- **Input for this task**:

** Start **

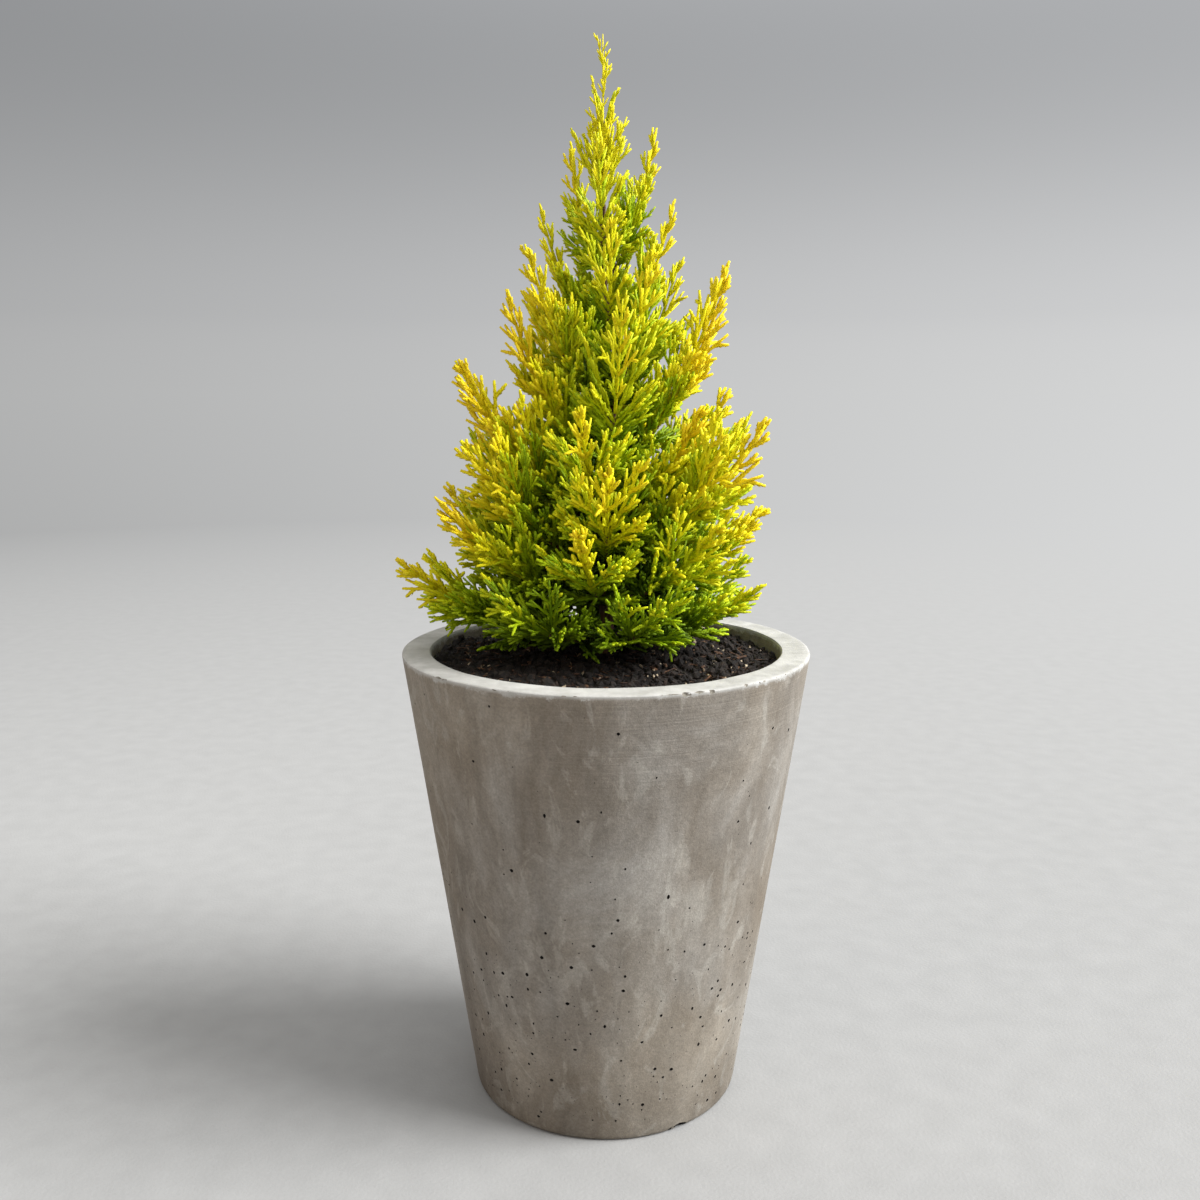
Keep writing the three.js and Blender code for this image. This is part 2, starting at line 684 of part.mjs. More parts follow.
plant.add(meshOf("pot", potGeometry(), CONCRETE));
plant.add(meshOf("soil", soilGeometry(), EARTH));
plant.add(meshOf("trunk", geometryFrom(trunk), BARK));

TIERS.forEach((tier, level) => {
  const top = level + 1 < TIERS.length ? TIERS[level + 1].from : SPIRE_TOP;
  const halfWidth = Math.PI / tier.reach.length;
  tier.reach.forEach((reach, i) => {
    const bearing = tier.first * DEGREE + i * 2 * halfWidth;
    const cell = new Cell(tier.from, top, bearing, halfWidth, reach, tier.level);
    const label = `${tier.name}_${i + 1}`;
    const seed = level * 10 + i + 1;
    const root = { inTrunk: true, length: ROOT_CLEAR, radius: stemRadius(reach) };
    if (tier.boughs) {
      const length = reach * BOUGH_SHARE;
      plant.add(meshOf(`bough_${label}`, geometryFrom(boughSolid(cell, length)), BARK));
      const beyond = GAP / Math.hypot(1, cell.slope(length));
      Object.assign(root, { inTrunk: false, length: length + beyond, radius: BOUGH_TIP_RADIUS });
    }
    const look = tier.golden ? GOLD : GREEN;
    plant.add(meshOf(`foliage_${label}`, geometryFrom(massSolid(cell, root, seed)), look));
  });
});

plant.add(meshOf("foliage_leader", geometryFrom(leaderSolid()), GREEN));

export default plant;
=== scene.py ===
# A potted lemon cypress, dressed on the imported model: a fine concrete pot, crumbly soil, bark, and foliage
# grown by the same rule as the solids and carried on to finer twigs and scale leaves.
#
# The growth rule works in millimetres, as the part's source does. Meshes are made in metres. A named pair of
# numbers is a range.
import math

import bmesh
import bpy
import numpy as np
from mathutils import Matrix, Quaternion, Vector, noise


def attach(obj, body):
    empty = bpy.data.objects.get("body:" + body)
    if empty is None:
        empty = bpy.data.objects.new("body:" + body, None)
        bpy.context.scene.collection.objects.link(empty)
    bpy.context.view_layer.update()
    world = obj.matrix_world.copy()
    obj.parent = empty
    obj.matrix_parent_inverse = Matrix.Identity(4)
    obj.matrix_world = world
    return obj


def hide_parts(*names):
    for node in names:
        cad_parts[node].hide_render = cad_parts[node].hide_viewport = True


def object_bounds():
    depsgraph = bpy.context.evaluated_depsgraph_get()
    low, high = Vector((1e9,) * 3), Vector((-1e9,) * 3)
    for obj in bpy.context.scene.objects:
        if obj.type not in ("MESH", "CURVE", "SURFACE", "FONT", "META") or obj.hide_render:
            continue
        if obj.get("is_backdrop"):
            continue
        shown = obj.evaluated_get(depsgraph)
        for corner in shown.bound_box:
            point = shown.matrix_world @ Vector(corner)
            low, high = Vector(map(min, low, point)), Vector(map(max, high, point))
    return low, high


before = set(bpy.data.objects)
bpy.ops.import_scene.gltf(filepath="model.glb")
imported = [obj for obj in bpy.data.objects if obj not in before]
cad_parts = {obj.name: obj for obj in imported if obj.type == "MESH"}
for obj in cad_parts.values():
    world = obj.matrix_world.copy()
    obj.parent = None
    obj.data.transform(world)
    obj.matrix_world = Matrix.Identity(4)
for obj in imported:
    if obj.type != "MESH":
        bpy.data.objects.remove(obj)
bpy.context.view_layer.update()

MM = 0.001
DEGREE = math.pi / 180
UP = Vector((0, 0, 1))
GAP = 0.3

# Pot
POT_HEIGHT = 400
RIM_RADIUS = 178
FOOT_RADIUS = 119
RIM_WALL = 25.5
FLOOR_WALL = 27
FLOOR_THICKNESS = 30
RIM_ARRIS = 3
FOOT_ARRIS = 5

# Pot's surface: the steps of its mesh, and how far and in what waves it is uneven
POT_SIDES = 256
POT_WALL_STEPS = 60
POT_INSIDE_STEPS = 8
POT_CORNER_STEPS = 5
POT_RIM_STEPS = 6
INNER_ARRIS = 2
POT_INSET = 0.5
POT_UNEVEN = 0.6
POT_WAVES_ROUND = 2.2
POT_WAVE_UP = 70
RIM_UNEVEN = 0.7
RIM_WAVES_ROUND = 4
RIM_WAVE_ACROSS = 30
POT_NEAR = 1

# Pinholes, most of them small, which thin out upwards
PINHOLES = 960
PINHOLE_SEED = 7
PINHOLE_LEVELS = (14, 388)
PINHOLES_THIN_OUT = (130, 240)
PINHOLES_HIGH_UP = 0.1
PINHOLE_SIZES = (0.45, 1.9)
PINHOLE_POWER = 2.6
PINHOLE_DEEPER = 1.6
PINHOLE_OVAL = (0.82, 1.18)
PINHOLE_APART = 1.5
PINHOLE_ROUGH = 0.1

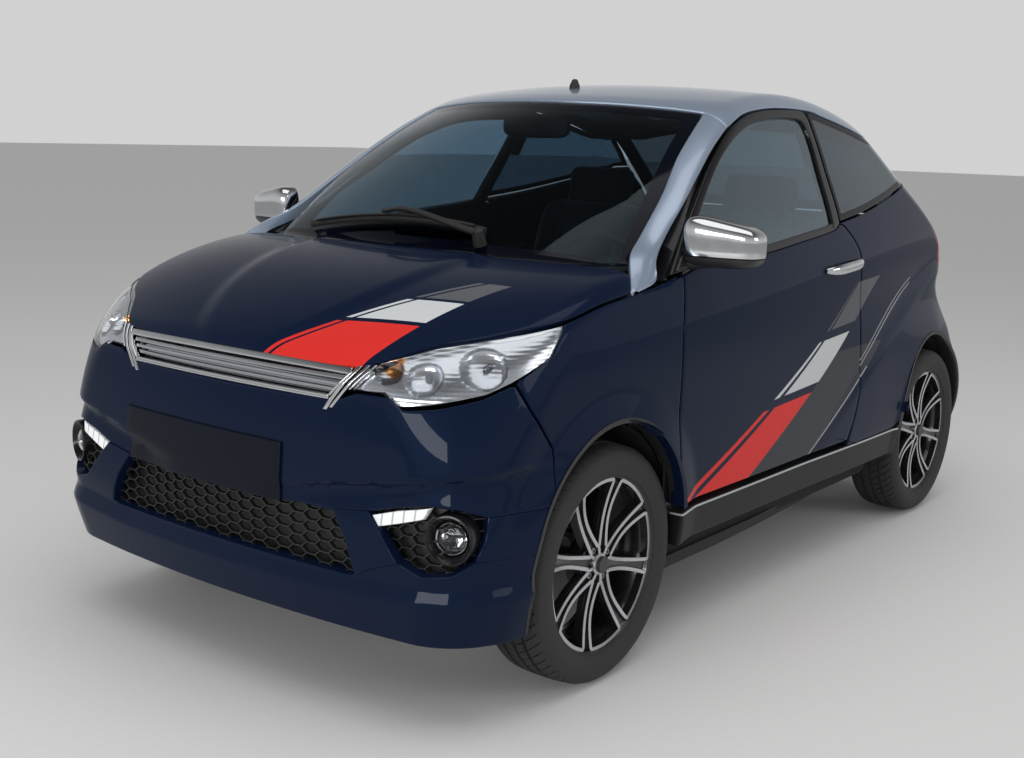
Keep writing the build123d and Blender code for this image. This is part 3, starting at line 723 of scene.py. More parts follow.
# ---------------------------------------------------------------------------------------
# Roof: a silver lacquered lid glued on, in one with both windscreen posts, which run down
# to the hood's corners; its rear corners end in small spoiler lips over the side glass.

ROOF_SIDE = [(-0.19, 1.301), (-0.076, 1.34), (0.046, 1.358), (0.184, 1.365), (0.373, 1.362),
             (0.465, 1.347), (0.608, 1.323), (0.735, 1.298), (0.842, 1.276)]
POST_OUTER = [(0.707, -0.838, 0.917), (0.704, -0.756, 0.937), (0.676, -0.712, 0.978),
              (0.656, -0.661, 1.011), (0.641, -0.592, 1.058), (0.628, -0.513, 1.112),
              (0.603, -0.402, 1.183), (0.58, -0.3, 1.245), (0.558, -0.19, 1.301)]
POST_INNER = [(0.703, -0.866, 0.918), (0.668, -0.815, 0.957), (0.632, -0.762, 0.997),
              (0.603, -0.676, 1.035), (0.575, -0.545, 1.121), (0.554, -0.472, 1.172),
              (0.533, -0.4, 1.223), (0.508, -0.288, 1.289), (0.484, -0.187, 1.34)]


def rungs(inner, outer, away, bow, rims, thick):
    """A strip of straight rungs between two lines in space, bowed a little along away, the
    direction its face looks in."""
    nv, roll = 8, 0.0035
    inner, outer = smooth_line(inner), smooth_line(outer)
    run = np.append(0, np.cumsum(np.linalg.norm(np.diff((inner + outer) / 2, axis=0), axis=1)))
    u = steps(run[-1], int(run[-1] / STEP), "l" in rims, "r" in rims, roll)
    wide = np.linalg.norm(inner - outer, axis=1).mean()
    v = steps(wide, nv, "f" in rims, "h" in rims, roll)
    a, b = (np.stack([np.interp(u * run[-1], run, e[:, k]) for k in range(3)], -1)
            for e in (inner, outer))
    away = np.array(away, float) / np.linalg.norm(away)
    grid = (a[:, None] + (b - a)[:, None] * v[None, :, None]
            + away * (4 * bow * v * (1 - v))[None, :, None])
    shape = grid.shape[:2]
    return sheet(grid, np.broadcast_to(away, grid.shape), np.broadcast_to(u[:, None] * run[-1], shape),
                 np.broadcast_to(v[None] * wide, shape), rims, thick, roll)


silver_finish = Finish("silver_lacquer", (0.31, 0.38, 0.49), 0.3, 0.5, Coat_Weight=0.7,
                       Coat_Roughness=0.03)
silver_finish.set("Base Color", silver_finish.blend(silver_finish.noise(1100.0, 1.0),
                                                    (0.25, 0.315, 0.42), (0.37, 0.445, 0.56)))
roof_edge = side_curve(ROOF_SIDE)
header_line = on_top(
    smooth_line([(0, -0.322), (0.143, -0.309), (0.3, -0.262), (0.42, -0.213), (0.484, -0.187)]), 0.9)
roof_front = np.vstack([header_line, roof_edge[:1]])
roof_rear = np.vstack([on_top([(0, 0.87), (0.25, 0.869), (0.42, 0.862), (0.48, 0.853)], 0.9),
                       roof_edge[-1:]])
roof_lid = patch("roof", *over_middle(roof_front, roof_rear, roof_edge), 80, 70, thick=0.026)
post = rungs(POST_INNER, POST_OUTER, (0.7, -0.4, 0.6), 0.007, rims="flh", thick=0.03)
make_piece("roof_lid", joined([roof_lid, post, flipped(post)]), silver_finish, "body", "roof_paint",
           ["roof"])

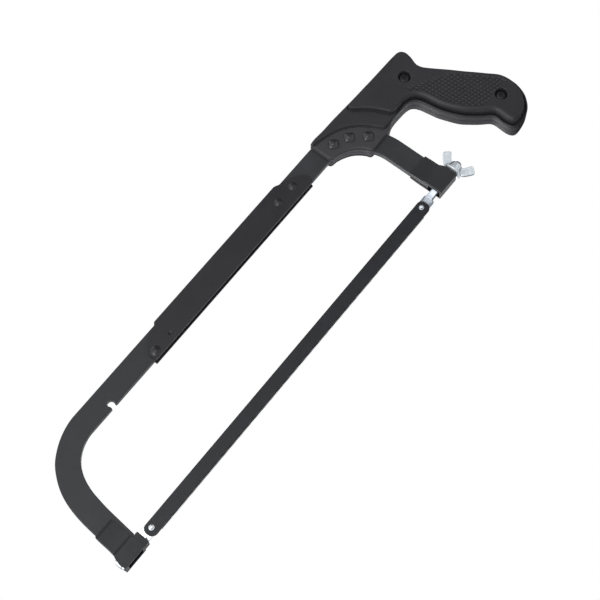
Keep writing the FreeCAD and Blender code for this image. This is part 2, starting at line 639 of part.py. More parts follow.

** End **

Starting at the line that contains "false, length: length" and ending at the line that contains "point = shown.matrix_world", repeat each line exactly, both ends included, and nothing else.

- **Output of the exercise**:
      Object.assign(root, { inTrunk: false, length: length + beyond, radius: BOUGH_TIP_RADIUS });
    }
    const look = tier.golden ? GOLD : GREEN;
    plant.add(meshOf(`foliage_${label}`, geometryFrom(massSolid(cell, root, seed)), look));
  });
});

plant.add(meshOf("foliage_leader", geometryFrom(leaderSolid()), GREEN));

export default plant;
=== scene.py ===
# A potted lemon cypress, dressed on the imported model: a fine concrete pot, crumbly soil, bark, and foliage
# grown by the same rule as the solids and carried on to finer twigs and scale leaves.
#
# The growth rule works in millimetres, as the part's source does. Meshes are made in metres. A named pair of
# numbers is a range.
import math

import bmesh
import bpy
import numpy as np
from mathutils import Matrix, Quaternion, Vector, noise


def attach(obj, body):
    empty = bpy.data.objects.get("body:" + body)
    if empty is None:
        empty = bpy.data.objects.new("body:" + body, None)
        bpy.context.scene.collection.objects.link(empty)
    bpy.context.view_layer.update()
    world = obj.matrix_world.copy()
    obj.parent = empty
    obj.matrix_parent_inverse = Matrix.Identity(4)
    obj.matrix_world = world
    return obj


def hide_parts(*names):
    for node in names:
        cad_parts[node].hide_render = cad_parts[node].hide_viewport = True


def object_bounds():
    depsgraph = bpy.context.evaluated_depsgraph_get()
    low, high = Vector((1e9,) * 3), Vector((-1e9,) * 3)
    for obj in bpy.context.scene.objects:
        if obj.type not in ("MESH", "CURVE", "SURFACE", "FONT", "META") or obj.hide_render:
            continue
        if obj.get("is_backdrop"):
            continue
        shown = obj.evaluated_get(depsgraph)
        for corner in shown.bound_box:
            point = shown.matrix_world @ Vector(corner)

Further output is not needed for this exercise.